Rubins liedübergreifende Poetik kommt darin zum Tragen, dass in der ersten Strophe nicht nur behauptet wird, eine Situation des vergangenen Jahres (vert) wiederhole sich jetzt (der Sänger ist aber vro), sondern dass ein anderes Lied (A Namenl 1–7 et al.) von diesem Verweis präzis angezielt wird. Enge Bezüge auf mehreren Ebenen (zitatartige Reimresponsionen, Leitbegriffe, Motive; nachgewiesen bei von Kraus, S. 413f.) garantieren die Verkettung der Lieder. Als besonders wirkungsvoll hervorzuheben sind die Reimechos geligen : verzigen : gedigen (Str. I) zu gesigen : verzigen : geligen C 4 und me : we : ste (IV) zu we : me : bestê C 7. Das Lied behauptet also auch, »unbesonnene Äußerungen, welche die Geliebte böswilliger Nachrede ausgesetzt haben« (von Kraus), nämlich die des ›vorjährigen‹ Liedes mit seiner Phantasie sexueller Erfüllung, zurückzunehmen.
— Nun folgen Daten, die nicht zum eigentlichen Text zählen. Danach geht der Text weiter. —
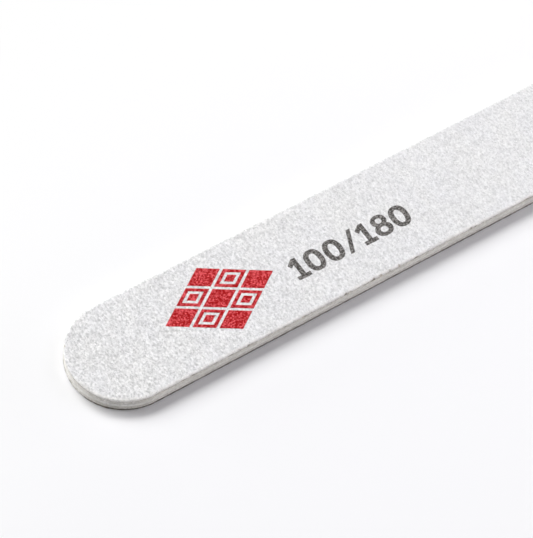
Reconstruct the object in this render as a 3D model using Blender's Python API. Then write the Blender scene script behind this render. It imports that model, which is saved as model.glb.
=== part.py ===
# A straight double-sided nail file, cut with a die from a glued laminate.
# Metres, +Z up, the length along X. The origin is the middle of the resting face.
# Eleven layers lie face to face. From the resting face up they are abrasive coat, backing
# paper, glue film, foam and glue film, then one plastic core, then the same five in reverse.

import math

import bmesh
import bpy

# The whole file
FILE_LENGTH = 0.178
FILE_WIDTH = 0.020
END_FACETS = 36  # straight facets round each half-round end

# Thickness of each layer
COAT_100_THICKNESS = 0.00026  # coarse grain, 100 grit, facing up
COAT_180_THICKNESS = 0.00020  # finer grain, 180 grit, facing down
PAPER_THICKNESS = 0.00022
SHEET_GLUE_THICKNESS = 0.00006
FOAM_THICKNESS = 0.00068
CORE_GLUE_THICKNESS = 0.00006
CORE_THICKNESS = 0.00072

# How far each layer's cut edge lies inside the outline of the abrasive faces
PAPER_SET_BACK = 0.00003
GLUE_SET_BACK = 0.00012
FOAM_SET_BACK = 0.00004
CORE_SET_BACK = 0.00002

# The die comes down on the upper face: coat, paper and glue roll together over the foam, which
# thins at the rim. The lower rim lies on the cutting board and lifts only a little.
RIM_ROLL_WIDTH = 0.00050
RIM_ROLL_STEPS = 4
UPPER_PINCH_SHARE = 0.28  # how far the upper rim drops, of the foam's thickness
LOWER_PINCH_SHARE = 0.12  # how far the lower rim rises, of the foam's thickness

# The foam springs back between its two glued faces, which draws its cut edge in
FOAM_DRAW_IN = 0.00014
FOAM_DRAW_IN_STEPS = 8

# The stiff core keeps a small broken edge above and below its cut face
CORE_EDGE_BREAK = 0.00006

# An edge that bends more than this stays sharp in the smooth shading
SHARP_EDGE_DEGREES = 30

# Colours are linear red, green and blue
FINISHES = {
    "abrasive": {"colour": (0.79, 0.79, 0.80), "roughness": 0.85},
    "paper": {"colour": (0.29, 0.25, 0.21), "roughness": 0.80},
    "glue": {"colour": (0.20, 0.17, 0.14), "roughness": 0.45},
    "foam": {"colour": (0.50, 0.47, 0.44), "roughness": 0.90},
    "core": {"colour": (0.55, 0.52, 0.49), "roughness": 0.50},
}


def remove_all_objects():
    for thing in list(bpy.data.objects):
        bpy.data.objects.remove(thing, do_unlink=True)


def finish_material(name):
    finish = FINISHES[name]
    material = bpy.data.materials.new(name)
    material.use_nodes = True
    shader = material.node_tree.nodes["Principled BSDF"]
    shader.inputs["Base Color"].default_value = (*finish["colour"], 1)
    shader.inputs["Roughness"].default_value = finish["roughness"]
    shader.inputs["Metallic"].default_value = 0
    return material


def outline(set_back):
    """Points round the file's outline, moved in by set_back: two half circles joined by straight sides."""
    radius = FILE_WIDTH / 2 - set_back
    reach = (FILE_LENGTH - FILE_WIDTH) / 2
    points = []
    for side, start in ((1, -math.pi / 2), (-1, math.pi / 2)):
        for step in range(END_FACETS + 1):
            angle = start + math.pi * step / END_FACETS
            points.append((side * reach + radius * math.cos(angle), radius * math.sin(angle)))
    return points


# Each edge form lists (set back, height above the layer's lower face) from its lower face up.
# The rim's roll is added to it afterwards.


def straight_edge(thickness, set_back):
    return [(set_back, 0), (set_back, thickness)]


def drawn_in_edge(thickness, set_back):
    """The foam's edge: a half wave that is deepest midway between the glued faces."""
    form = []
    for step in range(FOAM_DRAW_IN_STEPS + 1):
        share = step / FOAM_DRAW_IN_STEPS
        form.append((set_back + FOAM_DRAW_IN * math.sin(math.pi * share), thickness * share))
    return form


def broken_edge(thickness, set_back):
    """The core's edge: flat, with a small bevel above and below."""
    inner = set_back + CORE_EDGE_BREAK
    return [
        (inner, 0),
        (set_back, CORE_EDGE_BREAK),
        (set_back, thickness - CORE_EDGE_BREAK),
        (inner, thickness),
    ]


def roll_stations():
    """The bends of the rolled rim, a quarter ellipse: each one's set back, and its share of the full roll."""
    stations = []
    for step in range(RIM_ROLL_STEPS + 1):
        turn = math.pi / 2 * step / RIM_ROLL_STEPS
        stations.append((RIM_ROLL_WIDTH * (1 - math.cos(turn)), 1 - math.sin(turn)))
    return stations


def roll_share(set_back):
    """The share of the full roll at a set back, straight between two bends so that glued faces meet exactly."""
    stations = roll_stations()
    for (outer, outer_share), (inner, inner_share) in zip(stations, stations[1:]):
        if set_back <= inner:
            return outer_share + (inner_share - outer_share) * (set_back - outer) / (inner - outer)
    return 0


def rolled_face(height, roll, edge_set_back):
    """The rolled part of a flat face, from just inside its cut edge inwards; empty where nothing rolls."""
    if not roll:
        return []
    stations = [set_back for set_back, _ in roll_stations() if set_back > edge_set_back]
    return [(set_back, height + roll * roll_share(set_back)) for set_back in stations]


def rolled_section(edge, base, roll_below, roll_above):
    """A layer's edge form at its place in the stack, with the rolled parts of its two faces added.

    roll_below and roll_above are how far its lower and upper face move up at the outline.
    """
    thickness = edge[-1][1]
    lift_below = roll_below * roll_share(edge[0][0])
    lift_above = roll_above * roll_share(edge[-1][0])
    wall = []
    for set_back, height in edge:
        lift = lift_below + (lift_above - lift_below) * height / thickness
        wall.append((set_back, base + height + lift))
    below = rolled_face(base, roll_below, edge[0][0])
    above = rolled_face(base + thickness, roll_above, edge[-1][0])
    return below[::-1] + wall + above


def layer_mesh(name, section):
    """One closed solid: a ring of the outline for each place of the section, skinned, with two end faces."""
    mesh = bmesh.new()
    rings = []
    for set_back, height in section:
        rings.append([mesh.verts.new((x, y, height)) for x, y in outline(set_back)])
    for ring, next_ring in zip(rings, rings[1:]):
        for step in range(len(ring)):
            ahead = (step + 1) % len(ring)
            mesh.faces.new((ring[step], ring[ahead], next_ring[ahead], next_ring[step]))
    mesh.faces.new(reversed(rings[0]))
    mesh.faces.new(rings[-1])
    data = bpy.data.meshes.new(name)
    mesh.to_mesh(data)
    mesh.free()
    return data


def add_layer(name, section, material, holder):
    data = layer_mesh(name, section)
    data.materials.append(material)
    data.shade_smooth()
    data.set_sharp_from_angle(angle=math.radians(SHARP_EDGE_DEGREES))
    layer = bpy.data.objects.new(name, data)
    layer.parent = holder
    bpy.context.scene.collection.objects.link(layer)


def build_nail_file():
    remove_all_objects()
    holder = bpy.data.objects.new("nail_file", None)
    bpy.context.scene.collection.objects.link(holder)
    materials = {name: finish_material(name) for name in FINISHES}

    paper = straight_edge(PAPER_THICKNESS, PAPER_SET_BACK)
    sheet_glue = straight_edge(SHEET_GLUE_THICKNESS, GLUE_SET_BACK)
    foam = drawn_in_edge(FOAM_THICKNESS, FOAM_SET_BACK)
    core_glue = straight_edge(CORE_GLUE_THICKNESS, GLUE_SET_BACK)
    core = broken_edge(CORE_THICKNESS, CORE_SET_BACK)
    rise = LOWER_PINCH_SHARE * FOAM_THICKNESS
    drop = -UPPER_PINCH_SHARE * FOAM_THICKNESS

    # Each layer's name, edge, finish, and how far its lower and upper face move up at the rim
    layers = (
        ("abrasive_coat_180", straight_edge(COAT_180_THICKNESS, 0), "abrasive", rise, rise),
        ("backing_paper_180", paper, "paper", rise, rise),
        ("sheet_glue_180", sheet_glue, "glue", rise, rise),
        ("foam_cushion_180", foam, "foam", rise, 0),
        ("core_glue_180", core_glue, "glue", 0, 0),
        ("plastic_core", core, "core", 0, 0),
        ("core_glue_100", core_glue, "glue", 0, 0),
        ("foam_cushion_100", foam, "foam", 0, drop),
        ("sheet_glue_100", sheet_glue, "glue", drop, drop),
        ("backing_paper_100", paper, "paper", drop, drop),
        ("abrasive_coat_100", straight_edge(COAT_100_THICKNESS, 0), "abrasive", drop, drop),
    )
    base = 0
    for name, edge, finish, roll_below, roll_above in layers:
        section = rolled_section(edge, base, roll_below, roll_above)
        add_layer(name, section, materials[finish], holder)
        base += edge[-1][1]


build_nail_file()
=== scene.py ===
# A straight nail file with an abrasive face on each side, lying on a white table.
# Lengths are metres. The length runs along X, the printed end is at -X, and the table is z = 0.
import math

import bpy
import numpy as np
from mathutils import Matrix, Vector
from mathutils.bvhtree import BVHTree
from mathutils.geometry import delaunay_2d_cdt


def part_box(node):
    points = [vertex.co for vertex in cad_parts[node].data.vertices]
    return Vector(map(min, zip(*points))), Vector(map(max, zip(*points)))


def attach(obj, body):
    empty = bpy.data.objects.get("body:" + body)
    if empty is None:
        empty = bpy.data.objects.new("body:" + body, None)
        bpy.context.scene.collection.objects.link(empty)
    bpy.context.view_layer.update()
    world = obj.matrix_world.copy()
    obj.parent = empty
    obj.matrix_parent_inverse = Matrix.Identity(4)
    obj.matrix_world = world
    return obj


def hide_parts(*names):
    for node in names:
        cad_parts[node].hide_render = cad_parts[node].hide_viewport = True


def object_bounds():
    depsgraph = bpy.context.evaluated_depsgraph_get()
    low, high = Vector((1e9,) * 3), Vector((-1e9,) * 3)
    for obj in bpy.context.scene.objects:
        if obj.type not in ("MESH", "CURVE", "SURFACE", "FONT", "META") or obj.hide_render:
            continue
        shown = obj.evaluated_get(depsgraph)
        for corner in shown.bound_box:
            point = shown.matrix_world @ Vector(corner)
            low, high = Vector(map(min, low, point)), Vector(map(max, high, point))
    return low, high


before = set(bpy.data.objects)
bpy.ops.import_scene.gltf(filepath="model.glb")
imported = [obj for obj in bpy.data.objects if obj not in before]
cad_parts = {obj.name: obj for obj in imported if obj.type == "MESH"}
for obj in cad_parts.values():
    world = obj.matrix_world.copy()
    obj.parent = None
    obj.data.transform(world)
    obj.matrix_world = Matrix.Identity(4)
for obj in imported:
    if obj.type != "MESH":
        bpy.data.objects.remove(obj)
cadBox = [list(corner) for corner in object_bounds()]
print("frame loaded:", len(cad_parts), "layers")

mm = 0.001
halfLength, halfWidth, topHeight = cadBox[1]
reach = halfLength - halfWidth  # from the middle to the centre of each round end

# The stack from the resting face up: how high each flat face lies, and how far it lifts at the rim,
# where the die rolls the sheets over the foam
stack = [
    "abrasive_coat_180", "backing_paper_180", "sheet_glue_180", "foam_cushion_180", "core_glue_180",
    "plastic_core",
    "core_glue_100", "foam_cushion_100", "sheet_glue_100", "backing_paper_100", "abrasive_coat_100",
]
coreNumber = stack.index("plastic_core")
levels = [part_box(node)[0].z for node in stack[:coreNumber + 1]]
levels += [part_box(node)[1].z for node in stack[coreNumber:]]
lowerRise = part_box(stack[0])[1].z - levels[1]
upperDrop = levels[-2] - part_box(stack[-1])[0].z
lifts = [lowerRise] * 4 + [0.0] * 4 + [-upperDrop] * 4

# The roll is a quarter ellipse. The rings that carry it, by their set backs from the outline
rimWidth = 0.5 * mm
rollSteps = 7
rollRings = [rimWidth * (1 - math.cos(math.pi / 2 * step / rollSteps)) for step in range(rollSteps + 1)]
backRings = rollRings[::2] + rollRings[-1:]  # of a coat's glued back


# The share of the full roll at a set back
def rollShare(setBack):
    return 1 - math.sqrt(1 - max(0.0, 1 - setBack / rimWidth) ** 2)


# Nodes

# The node tree that is being built, to which the functions below add their nodes
work = {"tree": None}


# An output in that tree; adding, subtracting, multiplying and dividing it makes Math nodes
class Value:
    def __init__(self, socket):
        self.socket = socket

    def __add__(self, other):
        return calc("ADD", self, other)

    def __sub__(self, other):
        return calc("SUBTRACT", self, other)

    def __rsub__(self, other):
        return calc("SUBTRACT", other, self)

    def __mul__(self, other):
        return calc("MULTIPLY", self, other)

    def __truediv__(self, other):
        return calc("DIVIDE", self, other)

    def __rtruediv__(self, other):
        return calc("DIVIDE", other, self)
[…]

Als Prätexte wurden schon sehr früh Walthers L 92,9, L 61,32 und L 185,1 ausgemacht. Im Zusammenhang zwischen L 185,1 und der Einzelstrophe L 61,32 scheint auch das Verfahren liedübergreifender Rückbezüge präfiguriert. Rubin hätte nicht nur mit Ich singe sunder minen dank (A Namenl 1–7 / C Rubin 4–7) Walthers L 185,1 ›nachgedichtet‹, sondern sich so stilisiert, »als habe auch er unter dem Druck der Gesellschaft seine Position korrigieren müssen, als sei auch er – gleich Walther – zu Widerruf und Apologie genötigt worden« (Kaiser, S. 69).